Et dans les faits, ajoute-t-elle, rien n’indique qu’il y a davantage de contestations de réclamations d’assurance au Canada qu’en France et en Angleterre, les deux pays modèles de l’étude.

«Cette étude ne donne pas de statistiques concernant les réclamations d’assurance. Mais j’ai l’impression que les ordres de grandeur au Québec et au Canada se comparent à ce qu’on pourrait retrouver en France et en Angleterre», ajoute Lyne Duhaime.

À titre d’associée et de coordonnatrice du secteur de la distribution de produits et services financiers du cabinet Lavery, l’avocate Evelyne Verrier s’intéresse de près à l’évolution du droit en assurance de personnes.

«Selon l’état actuel du droit au Québec, les consommateurs doivent répondre aux questions posées et déclarer spontanément toute information pertinente lors du processus de souscription. Toutefois, cette exigence est atténuée par le fait que les déclarations doivent être celles d’un assuré normalement prévoyant, atténuation régulièrement appliquée par nos tribunaux», indique Evelyne Verrier.

L’avocate ajoute que les récentes évolutions de la jurisprudence ont imposé des obligations aux assureurs. «Lorsque les réponses d’un consommateur sont ambiguës, équivoques ou imprécises, il revient alors à l’assureur de faire des recherches supplémentaires pour éclaircir les choses», dit-elle.

Autrement dit, précise Evelyne Verrier, les tribunaux québécois ont «atténué» la portée de la règle de «la plus haute bonne foi» en matière de souscription de produits d’assurance. Il reste qu’elle existe et qu’elle structure les processus de souscription et de tarification des assureurs.

Robert Landry a été vice-président exécutif chez AXA Canada plus de 15 ans. Il en a vu des propositions d’assurance où les consommateurs ne donnaient pas toute l’information qu’ils auraient dû communiquer !

«L’assurance de personnes, c’est un peu comme l’impôt. Certaines personnes cachent des choses volontairement, comme en répondant au pied de la lettre à des questions qui invitent à des réponses plus larges. Par exemple, si l’assureur demande si on est amateur de cannabis, la réponse devrait inclure l’usage de cocaïne si tel est le cas. Étant donné les oublis et imprécisions, les assureurs doivent fouiller, fouiller, fouiller… et parfois enquêter», dit Robert Landry, qui est maintenant consultant.

Qu’arriverait-il si la règle de «la plus haute bonne foi» était abolie ?

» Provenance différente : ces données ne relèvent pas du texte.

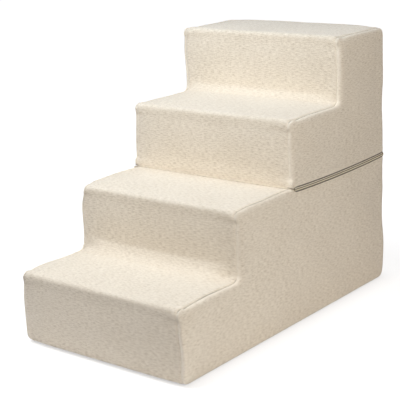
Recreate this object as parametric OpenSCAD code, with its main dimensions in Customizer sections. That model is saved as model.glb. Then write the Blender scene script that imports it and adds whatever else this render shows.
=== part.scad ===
// Pet stairs: two step-shaped foam blocks in a woven cover. The cover is made in two halves,
// hinged by a fabric tape at the front of the upper half and zipped together round the other
// three sides. Unzipped, the upper half tips forward onto the step below it.
// X runs across the steps, Y from the lowest step to the back, and Z up. The origin is on the
// floor, at the middle of the base.

/* [Stairs] */
// Width of the stairs across a step
stair_w = 406; // [300:2:520]
// Depth of one tread
tread_d = 178; // [140:1:230]
// Height of the lowest step
first_rise_h = 149; // [110:1:190]
// Height of each further step of the lower half
lower_rise_h = 133; // [100:1:180]
// Height of each step of the upper half
upper_rise_h = 137; // [100:1:180]
// Steps in the lower half
lower_steps = 2; // [1:1:3]
// Steps in the upper half
upper_steps = 2; // [1:1:3]

/* [Cover] */
// Thickness of the woven cover fabric
fabric_t = 1.4; // [0.8:0.1:2.4]
// Rounding of each side panel into the steps, the back and the base
edge_r = 10; // [7:0.5:14]
// How far the steps and the back sink towards the side seams
crown = 3; // [1:0.5:5]
// How far in from a side seam the sinking starts
crown_reach = 70; // [30:5:120]
// Radius of the rounded nose of each step
nose_r = 12; // [8:0.5:20]
// Radius of the hollow where a tread meets the riser above it
crease_r = 14; // [6:0.5:24]
// Radius of the lower half's front and back edges at the floor
foot_r = 16; // [10:0.5:30]
// Radius of the back edges on either side of the zip
split_r = 13; // [10:0.5:18]
// Radius of the upper half's front edge, over the hinge
hinge_edge_r = 6; // [4:0.5:9]
// Gap between the two halves when they are closed
split_gap = 0.8; // [0.7:0.1:2]

/* [Foam and linings] */
// Clearance between a foam block and its cover
foam_gap = 0.3; // [0.1:0.1:1]
// Thickness of the non-woven linings between the halves
lining_t = 1.2; // [0.6:0.1:1.6]

/* [Base] */
// Thickness of the base fabric
base_t = 0.8; // [0.5:0.1:1.5]
// Height of the rubber grip dots under the base
grip_h = 0.6; // [0.4:0.1:1.2]
// Radius of a grip dot
grip_r = 4; // [2:0.5:6]
// Distance between neighbouring grip dots
grip_pitch = 32; // [24:1:60]

/* [Hinge tape] */
// Radius of the rolled edge that the upper half turns on
hinge_roll_r = 1.2; // [1:0.1:1.6]
// How far the flat of the hinge tape reaches in between the halves
hinge_leaf_d = 14; // [10:1:30]
// Thickness of the flat of the hinge tape
hinge_leaf_t = 0.4; // [0.3:0.05:0.5]

/* [Zip] */
// How far the tape's face lies inside the cover's sides
tape_depth = 1.2; // [0.8:0.1:1.6]
// Thickness of the zip tape
tape_t = 0.6; // [0.4:0.1:0.7]
// Gap between the two tapes under the teeth
tape_slot = 1.6; // [1.4:0.1:1.8]
// Thickness of the row of teeth on the tape's face
teeth_t = 2; // [1.4:0.1:2.4]
// Width of one row, from its cord to the middle of the zip
row_w = 2.5; // [2:0.1:3]
// Distance from one tooth to the next in a row
tooth_pitch = 4.2; // [3:0.1:5]
// Length of a tooth past the middle of the zip
tooth_reach = 0.7; // [0.4:0.1:0.9]
// How far the middle of the zip lies below the split
zip_drop = 1.6; // [1.2:0.1:1.8]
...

«On augmenterait le risque de souscription. Les assureurs s’adapteraient soit en haussant les prix pour tout le monde, soit en resserrant les conditions d’admissibilité à des types connus de clientèles en faisant certains recoupements, ce qui exclurait des gens. Dans un cas comme dans l’autre, les consommateurs en subiraient les contrecoups», dit Robert Landry.

Vers l’ubérisation de l’assurance ?

Supposons maintenant que les assureurs doivent effectuer leur sélection uniquement grâce à des questionnaires fermés.

«Les assureurs seraient alors obligés de produire des questionnaires très élaborés. Et comme la génération du millénaire ne se prêterait pas au jeu des 1 000 questions, cela ouvrirait grand la porte aux nouveaux acteurs en assurance», estime Robert Landry.

Dans ces conditions, le consultant évoque la percée possible de deux nouveaux modèles de distribution. Le premier, de type pair à pair (peer-to-peer), commence à faire des siennes aux États-Unis en assurance de dommages. L’étude d’Option consommateurs le définit comme résultant d’une «communauté» de personnes désireuses de s’assurer elles-mêmes et de créer leurs propres mécanismes d’indemnisation. Le second modèle est celui des grandes firmes de données, comme Google.

«Appliquée à la lettre, la proposition visant à éliminer la règle de la plus haute bonne foi en matière de souscription aurait comme effet de provoquer l’ubérisation de l’assurance de personnes. C’est un pensez-y bien», estime Robert Landry.